TC is the Celsius temperature.

Thus, if TC = 0oC, then s = 331.4 m/s. You can check that answer with the calculator below.

Speed in any gas

The speed of sound in any gas is a function of temperature, the molecular structure of the gas and its molecular mass.

Equation for speed in gas

Advanced students can study the theoretical equation for speed of sound in a gas to see what factors are involved in making the determination. Less advanced students should still go over the material to gain some understanding.

The equation for the speed of sound in a gas is:

s = sqrt(γ*R*TK/M)

where

s = the speed of sound

sqrt is the square root of the number in the parentheses (γ*R*TK/M)

Note that usually the square root is written √(γ*R*TK/M), but since the square root sign doesn't show up well on some web pages, we'll use sqrt

γ (Greek letter gamma) is the adiabatic constant for the gas, which is related to the type of atom or molecule, its specific heat and its degrees of freedom when it moves

For a gas made of single atoms, such as Argon (Ar) gas, γ = 5/3 = 1.67

For a gas made up of molecules consisting of two atoms, such as Oxygen (O2), γ = 7/5 = 1.4

For a gas made up of molecules consisting of multiple atoms, such as Carbon Dioxide (CO2) or gaseous water (H2O), γ = 4/3 = 1.3

R is a number called the Universal Gas Constant

R = 8.314 J/mol K (Joules/moles-degrees Kelvin)

TK is the absolute temperature of the gas in degrees Kelvin

Note that you can use TK = (273.15 + temperature in degrees C)

M is the molecular mass of the gas in kg/mol

The molecular mass is the atomic weight of the molecule divided by 1000; For example, CO2 has an atomic weight of 44 since the atomic weight of C is 12 and O2 is 32; Thus M = 44/1000 = 0.044 for CO2

These values can then be used to calculate the speed of sound for any gas at any temperature.

Application of gas equation to speed in air

You can use the above equation and values to calculate the speed of sound in air.

Since air is primarily made up of molecules consisting of two atoms--Nitrogen (N2) and Oxygen (O2)--then γ = 1.4.

Molecular mass

The molecular mass of air is an average of the molecular masses of the gases that make up air.

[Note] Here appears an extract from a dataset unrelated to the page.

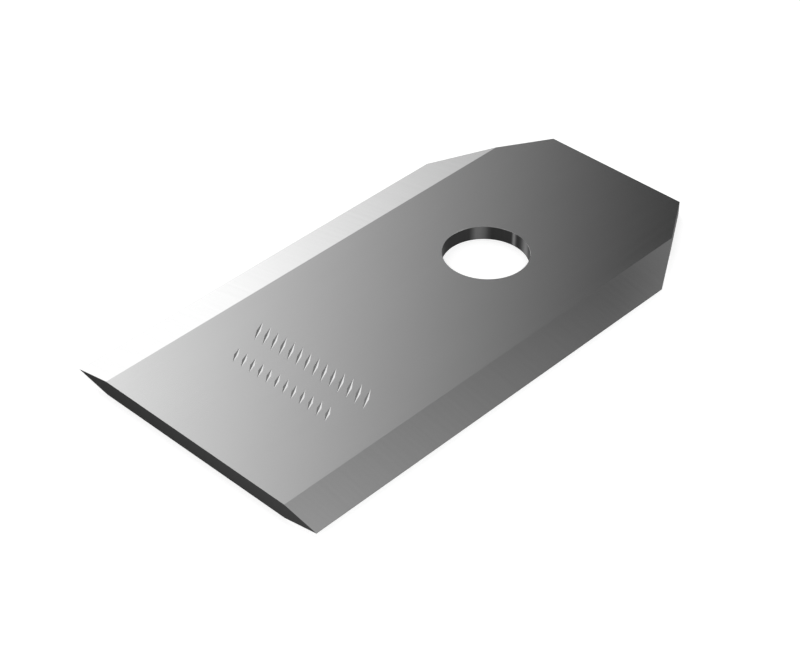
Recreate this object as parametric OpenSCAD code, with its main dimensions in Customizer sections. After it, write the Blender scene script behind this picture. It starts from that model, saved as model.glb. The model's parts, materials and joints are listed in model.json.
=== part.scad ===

The chart below shows the various components of air, the percent of each in air, and the molecular mass of the gas.

Finding the Average Molecular Mass of Air

Gas Component Percent by Volume Molecular Mass
Nitrogen (N2) 78.08% 0.028013
Oxygen (O2) 20.95% 0.031998
Argon (Ar) 0.93% 0.039948
Carbon Dioxide (CO2) 0.03% 0.043999
Total 99.99% 0.02895 Average

The average molecular weight for dry air is the sum of the Percent times the Molecular Weight for each molecule or component of air. That would be (0.7808 X 0.028013) + (0.2095 X 0.031998) +... and so on.

The result for air is the average M = 0.02895 kg/mol

Calculation for speed of sound in air

Substituting the values:

γ = 1.4

R = 8.314 J/mol K 286 m2/s2/oK

M = 0.02895 kg/mol

into s = sqrt(γ*R*TK/M), you get s = sqrt(1.4 * 8.314 * TK / 0.02895) = sqrt(13830.74)* sqrt(TK)

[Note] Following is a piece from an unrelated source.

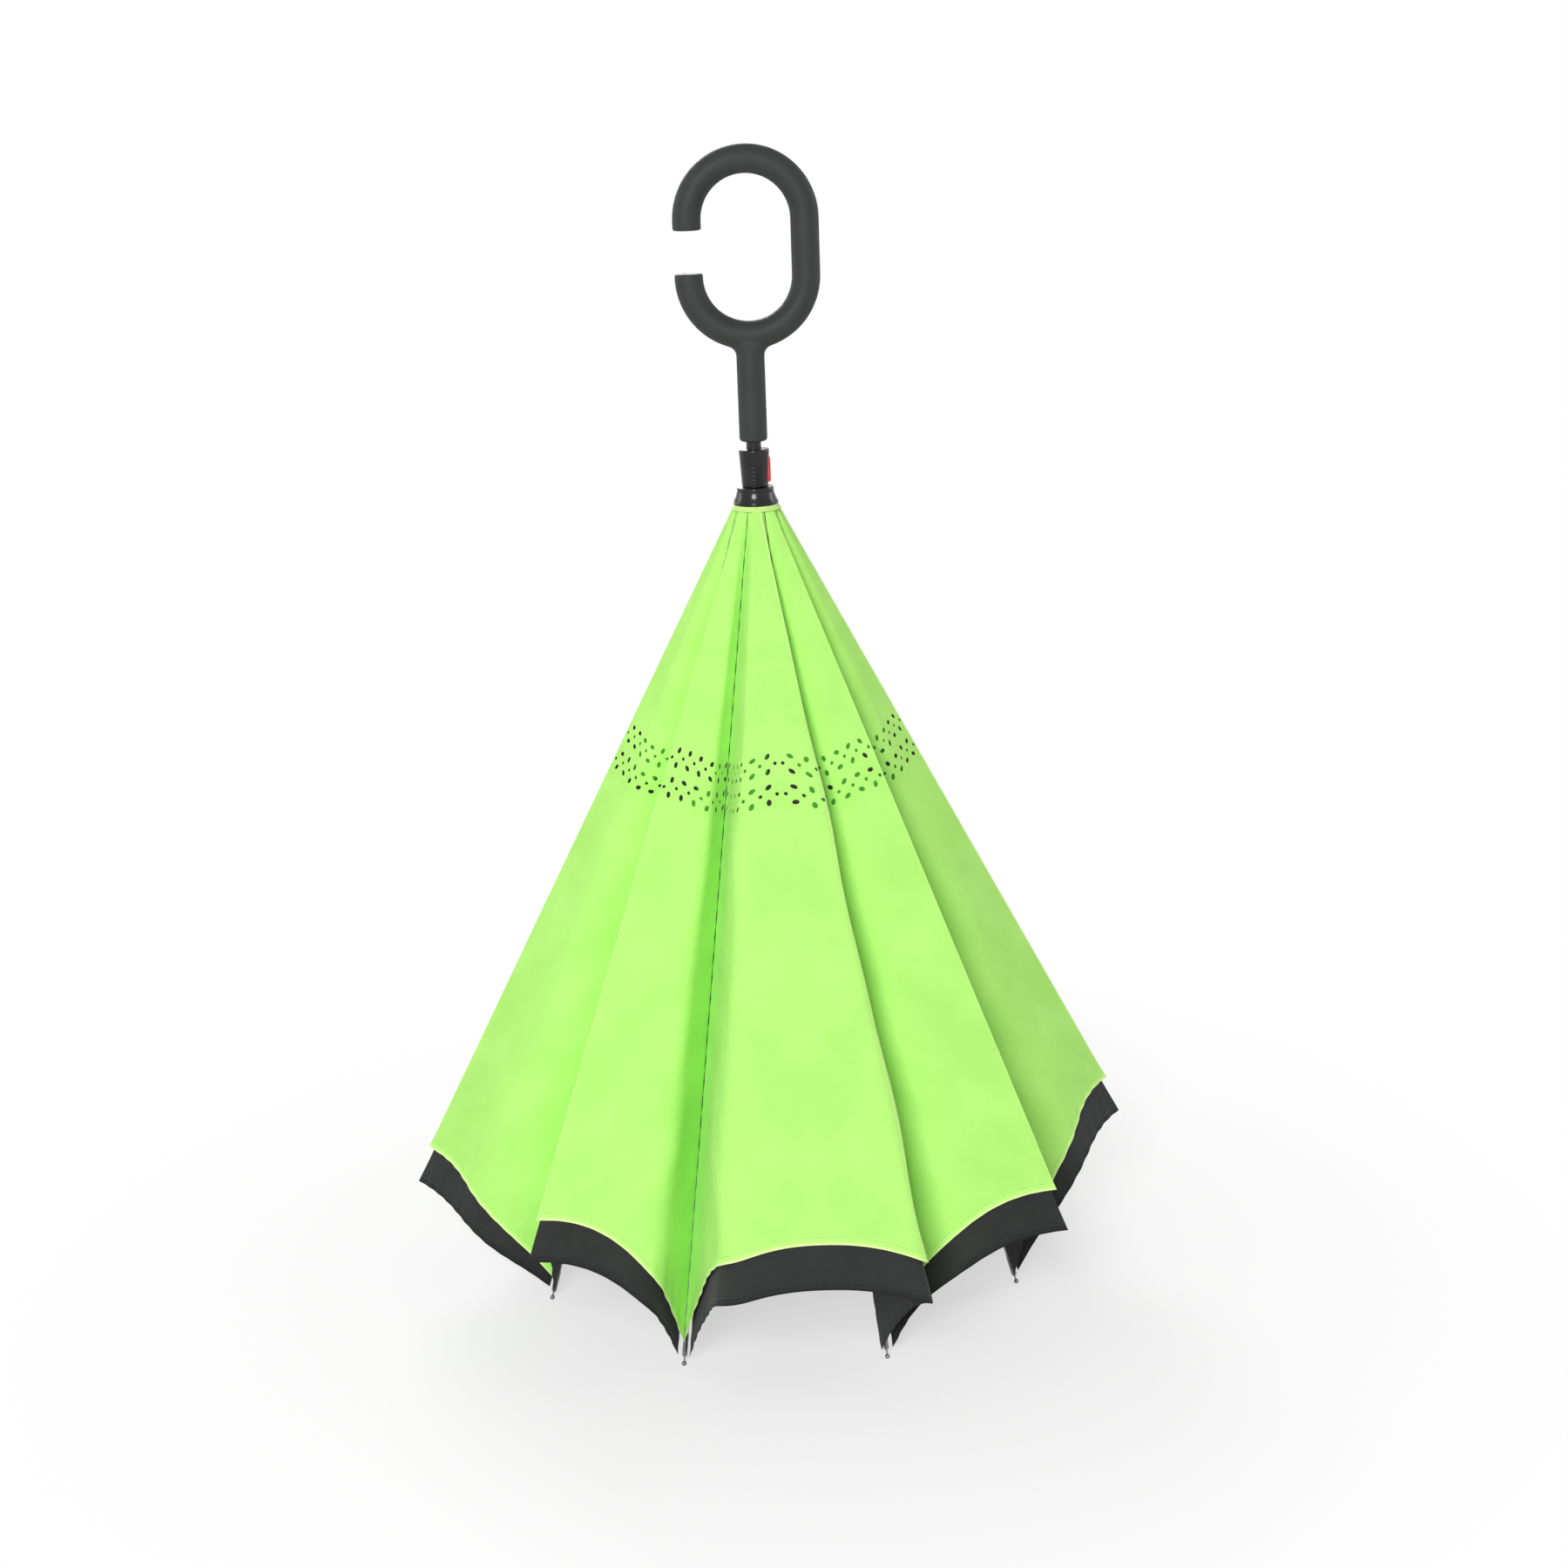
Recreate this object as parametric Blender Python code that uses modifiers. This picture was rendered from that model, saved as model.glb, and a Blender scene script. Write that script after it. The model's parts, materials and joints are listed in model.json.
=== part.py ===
"""Inverted umbrella, closed and standing on its eight rib tips with the hook handle up.

The ribs hang from a runner just below the handle and the stretchers stand on a hub fixed at the far end of
the shaft. Sliding the runner down the shaft swings the ribs outwards and up. The canopy has two layers of
cloth, green outside and black inside, folded into one lobe between each two ribs.
Everything is in metres, +Z is up, and the origin is on the floor on the axis of the shaft.
Azimuth 0 points to -Y, and a positive azimuth turns towards +X.
"""
import bpy
import bmesh
from math import asin, cos, pi, radians, sin, sqrt, tan
from mathutils import Matrix, Vector

# The frame of ribs and stretchers
RIB_COUNT = 8
RIB_CLOSED_ANGLE = radians(17.0)
RIB_OPEN_ANGLE = radians(97.0)
RIB_LENGTH = 0.577
RIB_PIVOT_RADIUS = 0.0113
STRETCHER_JOINT_DISTANCE = 0.200
STRETCHER_OPEN_ANGLE = radians(60.7)
HUB_PIVOT_RADIUS = 0.0095

# A rib: an eye at its root, a steel channel, then a thin rod with a metal end
RIB_EYE_RADIUS = 0.0020
RIB_EYE_HALF_WIDTH = 0.0010
RIB_BLADE_END = 0.0150
RIB_CHANNEL_START = 0.0190
RIB_CHANNEL_END = 0.2900
RIB_CHANNEL_HALF_WIDTH = 0.0017
RIB_CHANNEL_HALF_DEPTH = 0.0021
RIB_CHANNEL_WALL = 0.0007
RIB_ROD_RADIUS = 0.0015
RIB_TAPER_LENGTH = 0.0040
RIB_SLEEVE_LENGTH = 0.0140
RIB_SLEEVE_RADIUS = 0.0018

# A rib tip: a wire neck with a ball end, flat where it stands
TIP_FLANGE_RADIUS = 0.0012
TIP_FLANGE_LENGTH = 0.0008
TIP_NECK_RADIUS = 0.00055
TIP_REACH = 0.0055
TIP_BALL_RADIUS = 0.0017
TIP_STAND_SHARE = 0.8

# The wire rings that the roots turn on
WIRE_RADIUS = 0.0006
EYE_HOLE_RADIUS = 0.0009
FIT_GAP = 0.0003
SLOT_SIDE_GAP = 0.0004

# The shaft and its two latch holes
SHAFT_RADIUS = 0.0050
SHAFT_WALL = 0.0007
SHAFT_SOCKET_DEPTH = 0.0400
SHAFT_BELOW_HUB = 0.0120
LATCH_HOLE_HEIGHT = 0.0060
LATCH_HOLE_WIDTH = 0.0030

# The runner, from its top down: body, flare ring and crown
NECK_SHOWN = 0.0052
RUNNER_HEIGHT = 0.0254
RUNNER_TOP_RADIUS = 0.01035
RUNNER_FOOT_RADIUS = 0.0090
RUNNER_EDGE = 0.0010
FLARE_HEIGHT = 0.0115
FLARE_TOP_RADIUS = 0.0125
FLARE_FOOT_RADIUS = 0.0155
FLARE_LIP_HEIGHT = 0.0014
FLARE_EDGE = 0.0003
FLARE_ABOVE_PIVOT = 0.0041
CROWN_DEPTH = 0.0142
CROWN_RADIUS = 0.0132
CROWN_FOOT_RADIUS = 0.0096

# The ridges under the thumb and the button
RIDGE_COUNT = 5
RIDGE_PITCH = 0.0027
RIDGE_RADIUS = 0.0007
RIDGE_SPREAD = radians(26.0)
RIDGE_AZIMUTH = radians(12.0)
RIDGE_FIRST_HEIGHT = 0.0026
BUTTON_AZIMUTH = radians(90.0)
BUTTON_HEIGHT = 0.0165
BUTTON_WIDTH = 0.0074
BUTTON_PROUD = 0.0013
BUTTON_TRAVEL = 0.0012
BUTTON_THICKNESS = 0.0028
BUTTON_ROUNDING = 0.0009
BUTTON_CENTRE_HEIGHT = 0.0112
BUTTON_SIDE_GAP = 0.0003

# The hub and its cap
HUB_ABOVE_PIVOT = 0.0036
HUB_BELOW_PIVOT = 0.0080
HUB_RADIUS = 0.0112
HUB_FOOT_RADIUS = 0.0090
HUB_CAP_LENGTH = 0.0130
HUB_CAP_RADIUS = 0.0085
HUB_CAP_SOCKET = 0.0050

# A stretcher: an eye at the hub, a steel channel, and a fork that straddles the rib
STRETCHER_EYE_RADIUS = 0.0019
STRETCHER_EYE_HALF_WIDTH = 0.0010
STRETCHER_BLADE_END = 0.0150
STRETCHER_CHANNEL_START = 0.0190
STRETCHER_HALF_WIDTH = 0.0016
STRETCHER_HALF_DEPTH = 0.0016
STRETCHER_WALL = 0.0006
FORK_GAP = 0.0004
FORK_EAR = 0.0009
FORK_EAR_RADIUS = 0.0023
FORK_BRIDGE = 0.0045
FORK_FOOT_STEP = 0.0003
FORK_SHOULDER = 0.0028
RIVET_RADIUS = 0.0014
RIVET_PROUD = 0.0005

# The handle: a C-shaped hook on a stem
HOOK_TUBE_RADIUS = 0.0095
HOOK_ARC_RADIUS = 0.0390
HOOK_STRAIGHT = 0.0365
HOOK_MOUTH = 0.0280
HOOK_UPPER_LIP = 0.0060
HOOK_EDGE = 0.0012
STEM_LENGTH = 0.0616
STEM_FILLET = 0.0065
STEM_EDGE = 0.0020
STEM_DRAW_IN = 0.00015

# The cloth: the seams run over the ribs, and each panel folds out into a lobe between them
CLOTH_THICKNESS = 0.00035
SEAM_OFFSET = 0.0032
SEAM_GAP = 0.00025
COLLAR_BELOW_FLARE = 0.0006
COLLAR_RADIUS = 0.0148
GREEN_CORNER_INSET = 0.0100
GREEN_CREST_RISE = 0.0950
BLACK_CORNER_INSET = 0.0005
BLACK_CREST_EXTRA = 0.0270
BLACK_SEAM_OFFSET = 0.0018
BLACK_TUCK = 0.0044
BLACK_INSET = 0.0045
BLACK_START_RADIUS = 0.0240
HEM_POWER = 2.3
GORE_COLUMNS = 12
GORE_ROWS = 7
CREST_SLOPE = radians(27.5)
LEAN_SHARES = [0.24, 0.16, 0.10, 0.15]
LARGEST_TURN = radians(118.0)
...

Thus s = 20.03 * sqrt(TK) = 20.03 * sqrt(273.15 + TC).

If TC = 0oC, then s = 20.03 * sqrt(273.15) = 20.03 * 16.53 = 331 m/s.

Speed in various gases

The speed of sound for various gases at 0oC:

Gas Speed (meters/second)
Air
331
Carbon Dioxide
259
Oxygen
316
Helium
965
Hydrogen
1290

Speed limited by velocity of particles

An interesting characteristic of the speed of sound in a gas is that the speed is a distinct fraction of the average speed or velocity of the molecules or atoms making up the gas.

The following equation shows that relationship:

s = v * sqrt(γ/3)

where

s = the speed of sound

v = the average velocity of the molecules at some given temperature

γ = the adiabatic constant for the gas

Thus for air, s = v * sqrt(1.4/3) = 0.68v. In other words, the speed of sound in air is 0.68 times the speed of the air molecules at a given temperature.

In conclusion

The speed of sound in a gas is a function of its temperature. Air is a mixture of gases and includes water vapor. A simple equation can be used to approximate the speed of sound. A more complex equation takes into account factors and can be used with other gases. The speed of sound in a gas is a specific fraction of the average speed of the gas molecules at the given temperature.